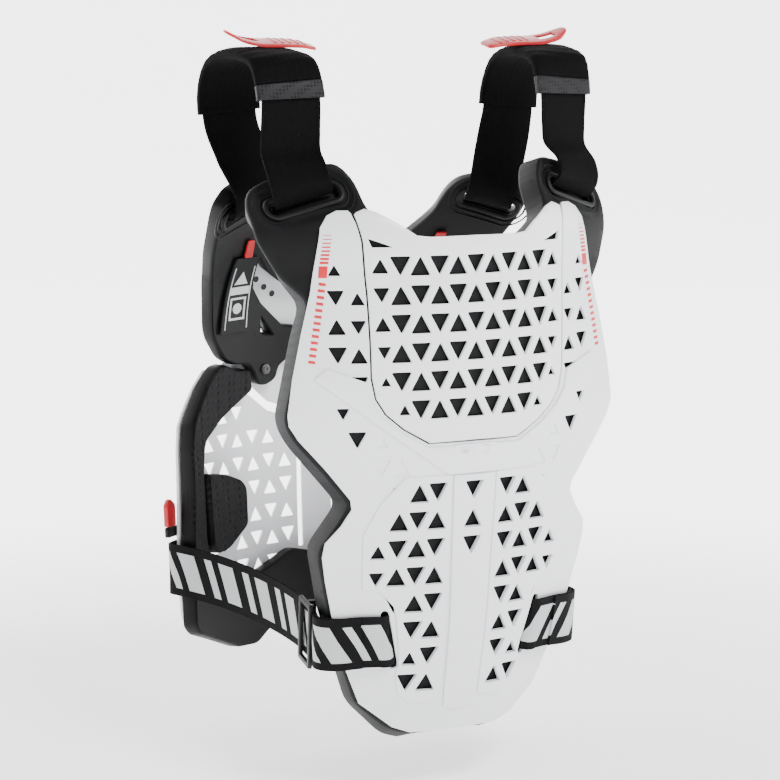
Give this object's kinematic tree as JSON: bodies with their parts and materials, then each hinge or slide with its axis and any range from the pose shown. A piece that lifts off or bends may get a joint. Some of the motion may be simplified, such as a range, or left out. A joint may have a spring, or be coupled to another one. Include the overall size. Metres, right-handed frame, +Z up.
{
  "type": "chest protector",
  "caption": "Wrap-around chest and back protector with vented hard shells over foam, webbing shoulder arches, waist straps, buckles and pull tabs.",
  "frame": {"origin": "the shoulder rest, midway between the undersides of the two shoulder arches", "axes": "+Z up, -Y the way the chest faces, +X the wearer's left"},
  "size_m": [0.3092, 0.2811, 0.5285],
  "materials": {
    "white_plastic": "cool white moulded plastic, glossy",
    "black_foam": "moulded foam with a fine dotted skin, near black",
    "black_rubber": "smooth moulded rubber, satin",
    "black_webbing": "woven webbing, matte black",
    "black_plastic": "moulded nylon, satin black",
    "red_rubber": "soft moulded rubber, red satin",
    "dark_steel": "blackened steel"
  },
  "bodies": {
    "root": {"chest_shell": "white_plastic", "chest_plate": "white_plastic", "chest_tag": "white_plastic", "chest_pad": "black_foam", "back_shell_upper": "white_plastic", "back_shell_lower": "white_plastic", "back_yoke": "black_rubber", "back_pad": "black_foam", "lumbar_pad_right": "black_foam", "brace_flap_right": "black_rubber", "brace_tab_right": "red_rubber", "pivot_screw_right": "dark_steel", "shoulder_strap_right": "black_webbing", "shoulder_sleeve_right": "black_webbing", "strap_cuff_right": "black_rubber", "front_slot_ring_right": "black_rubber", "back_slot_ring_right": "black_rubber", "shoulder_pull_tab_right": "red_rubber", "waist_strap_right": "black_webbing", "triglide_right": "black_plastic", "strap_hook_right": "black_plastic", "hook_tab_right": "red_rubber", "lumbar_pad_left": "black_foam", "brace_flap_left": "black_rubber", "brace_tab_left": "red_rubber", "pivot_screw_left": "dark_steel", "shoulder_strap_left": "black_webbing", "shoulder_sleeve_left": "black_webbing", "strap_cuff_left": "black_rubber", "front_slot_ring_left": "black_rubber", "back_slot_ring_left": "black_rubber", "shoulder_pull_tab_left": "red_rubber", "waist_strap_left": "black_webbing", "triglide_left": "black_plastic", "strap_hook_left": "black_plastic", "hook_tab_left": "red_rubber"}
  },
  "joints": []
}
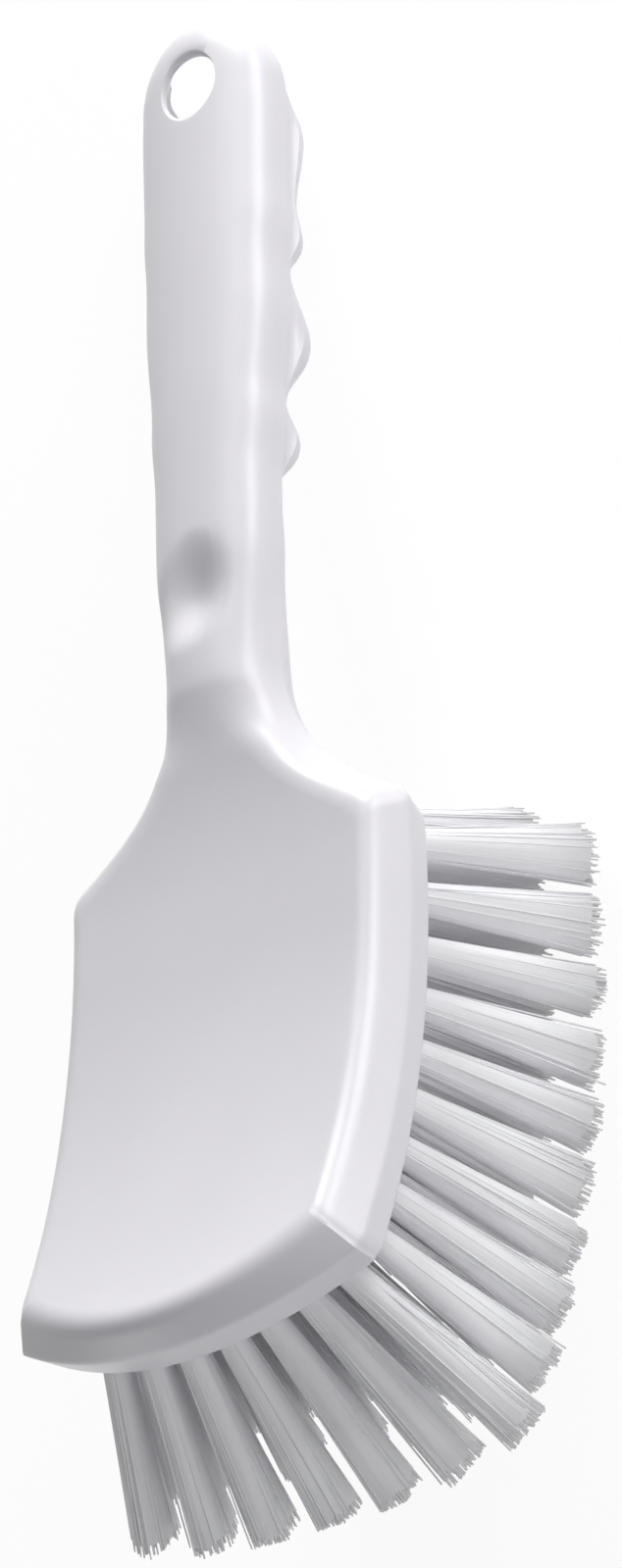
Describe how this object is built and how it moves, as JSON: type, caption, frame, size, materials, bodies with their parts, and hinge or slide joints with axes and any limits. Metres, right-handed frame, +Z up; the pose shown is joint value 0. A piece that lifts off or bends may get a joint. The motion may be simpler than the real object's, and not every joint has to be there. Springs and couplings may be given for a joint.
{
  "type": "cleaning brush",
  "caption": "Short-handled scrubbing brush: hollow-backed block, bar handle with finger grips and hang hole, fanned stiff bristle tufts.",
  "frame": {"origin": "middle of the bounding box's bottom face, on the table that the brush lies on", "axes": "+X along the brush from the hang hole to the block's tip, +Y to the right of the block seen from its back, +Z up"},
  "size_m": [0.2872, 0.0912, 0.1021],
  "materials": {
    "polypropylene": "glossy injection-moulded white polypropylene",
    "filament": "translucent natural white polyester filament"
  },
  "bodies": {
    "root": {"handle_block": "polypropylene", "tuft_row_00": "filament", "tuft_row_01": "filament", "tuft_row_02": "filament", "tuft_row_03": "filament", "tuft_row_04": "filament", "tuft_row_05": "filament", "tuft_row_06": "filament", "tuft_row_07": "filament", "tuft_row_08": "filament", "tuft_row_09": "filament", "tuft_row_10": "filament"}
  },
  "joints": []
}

----

Reproduce every line above without error.

• [COMPLETED TASK]
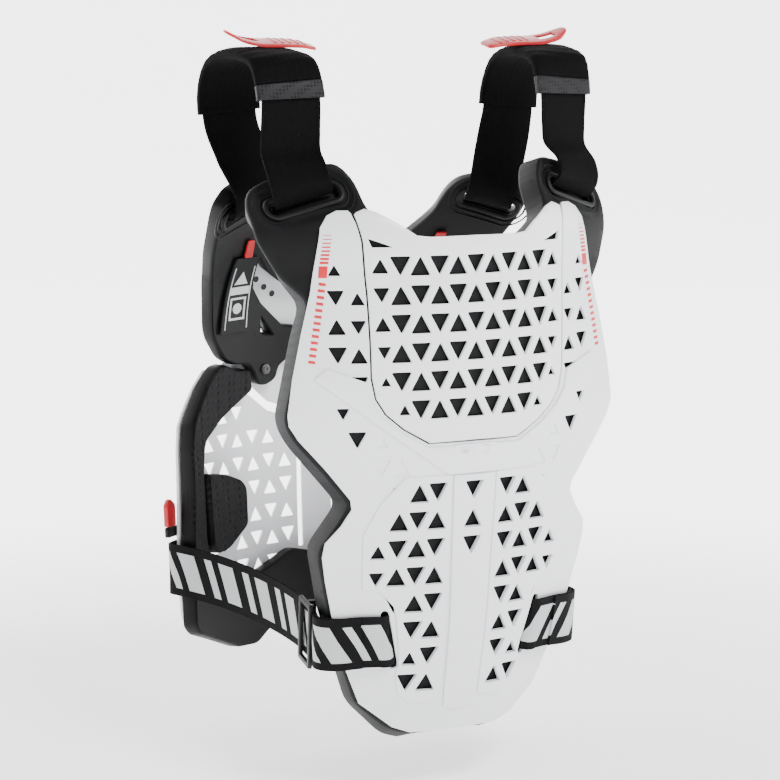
Give this object's kinematic tree as JSON: bodies with their parts and materials, then each hinge or slide with its axis and any range from the pose shown. A piece that lifts off or bends may get a joint. Some of the motion may be simplified, such as a range, or left out. A joint may have a spring, or be coupled to another one. Include the overall size. Metres, right-handed frame, +Z up.
{
  "type": "chest protector",
  "caption": "Wrap-around chest and back protector with vented hard shells over foam, webbing shoulder arches, waist straps, buckles and pull tabs.",
  "frame": {"origin": "the shoulder rest, midway between the undersides of the two shoulder arches", "axes": "+Z up, -Y the way the chest faces, +X the wearer's left"},
  "size_m": [0.3092, 0.2811, 0.5285],
  "materials": {
    "white_plastic": "cool white moulded plastic, glossy",
    "black_foam": "moulded foam with a fine dotted skin, near black",
    "black_rubber": "smooth moulded rubber, satin",
    "black_webbing": "woven webbing, matte black",
    "black_plastic": "moulded nylon, satin black",
    "red_rubber": "soft moulded rubber, red satin",
    "dark_steel": "blackened steel"
  },
  "bodies": {
    "root": {"chest_shell": "white_plastic", "chest_plate": "white_plastic", "chest_tag": "white_plastic", "chest_pad": "black_foam", "back_shell_upper": "white_plastic", "back_shell_lower": "white_plastic", "back_yoke": "black_rubber", "back_pad": "black_foam", "lumbar_pad_right": "black_foam", "brace_flap_right": "black_rubber", "brace_tab_right": "red_rubber", "pivot_screw_right": "dark_steel", "shoulder_strap_right": "black_webbing", "shoulder_sleeve_right": "black_webbing", "strap_cuff_right": "black_rubber", "front_slot_ring_right": "black_rubber", "back_slot_ring_right": "black_rubber", "shoulder_pull_tab_right": "red_rubber", "waist_strap_right": "black_webbing", "triglide_right": "black_plastic", "strap_hook_right": "black_plastic", "hook_tab_right": "red_rubber", "lumbar_pad_left": "black_foam", "brace_flap_left": "black_rubber", "brace_tab_left": "red_rubber", "pivot_screw_left": "dark_steel", "shoulder_strap_left": "black_webbing", "shoulder_sleeve_left": "black_webbing", "strap_cuff_left": "black_rubber", "front_slot_ring_left": "black_rubber", "back_slot_ring_left": "black_rubber", "shoulder_pull_tab_left": "red_rubber", "waist_strap_left": "black_webbing", "triglide_left": "black_plastic", "strap_hook_left": "black_plastic", "hook_tab_left": "red_rubber"}
  },
  "joints": []
}
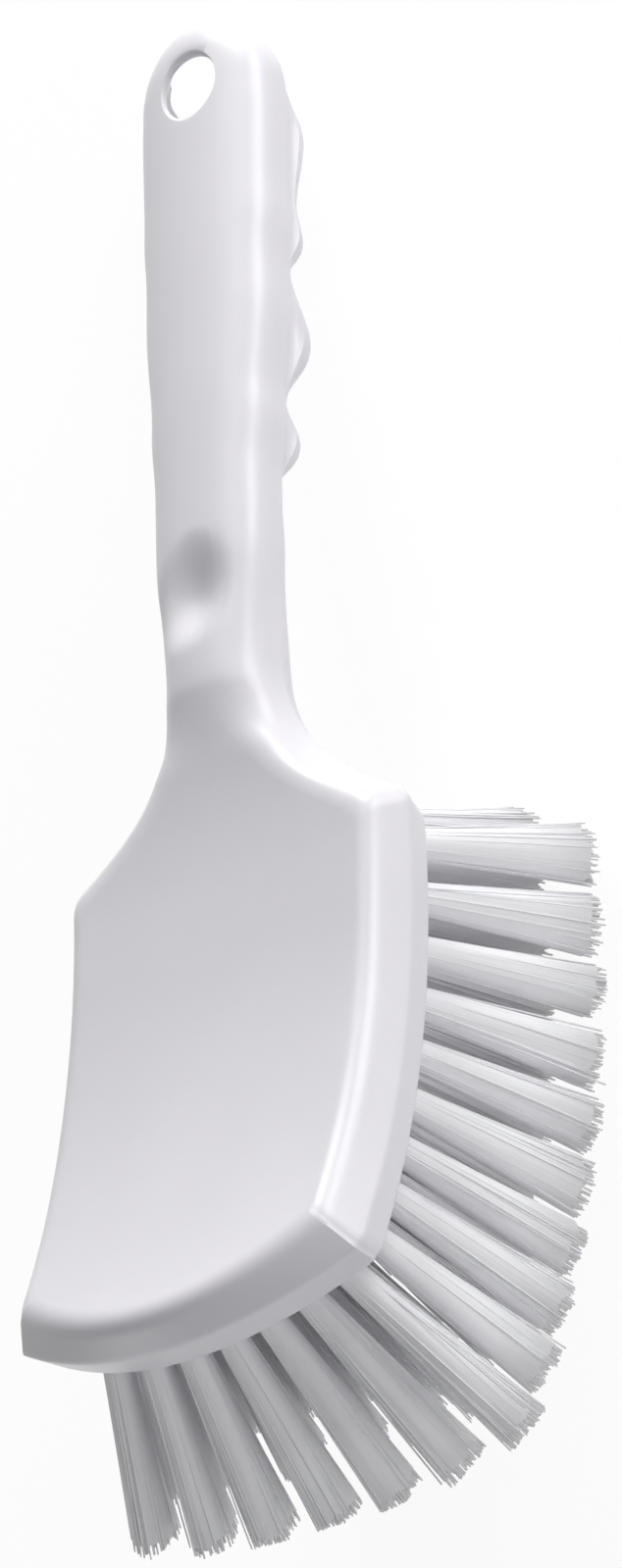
Describe how this object is built and how it moves, as JSON: type, caption, frame, size, materials, bodies with their parts, and hinge or slide joints with axes and any limits. Metres, right-handed frame, +Z up; the pose shown is joint value 0. A piece that lifts off or bends may get a joint. The motion may be simpler than the real object's, and not every joint has to be there. Springs and couplings may be given for a joint.
{
  "type": "cleaning brush",
  "caption": "Short-handled scrubbing brush: hollow-backed block, bar handle with finger grips and hang hole, fanned stiff bristle tufts.",
  "frame": {"origin": "middle of the bounding box's bottom face, on the table that the brush lies on", "axes": "+X along the brush from the hang hole to the block's tip, +Y to the right of the block seen from its back, +Z up"},
  "size_m": [0.2872, 0.0912, 0.1021],
  "materials": {
    "polypropylene": "glossy injection-moulded white polypropylene",
    "filament": "translucent natural white polyester filament"
  },
  "bodies": {
    "root": {"handle_block": "polypropylene", "tuft_row_00": "filament", "tuft_row_01": "filament", "tuft_row_02": "filament", "tuft_row_03": "filament", "tuft_row_04": "filament", "tuft_row_05": "filament", "tuft_row_06": "filament", "tuft_row_07": "filament", "tuft_row_08": "filament", "tuft_row_09": "filament", "tuft_row_10": "filament"}
  },
  "joints": []
}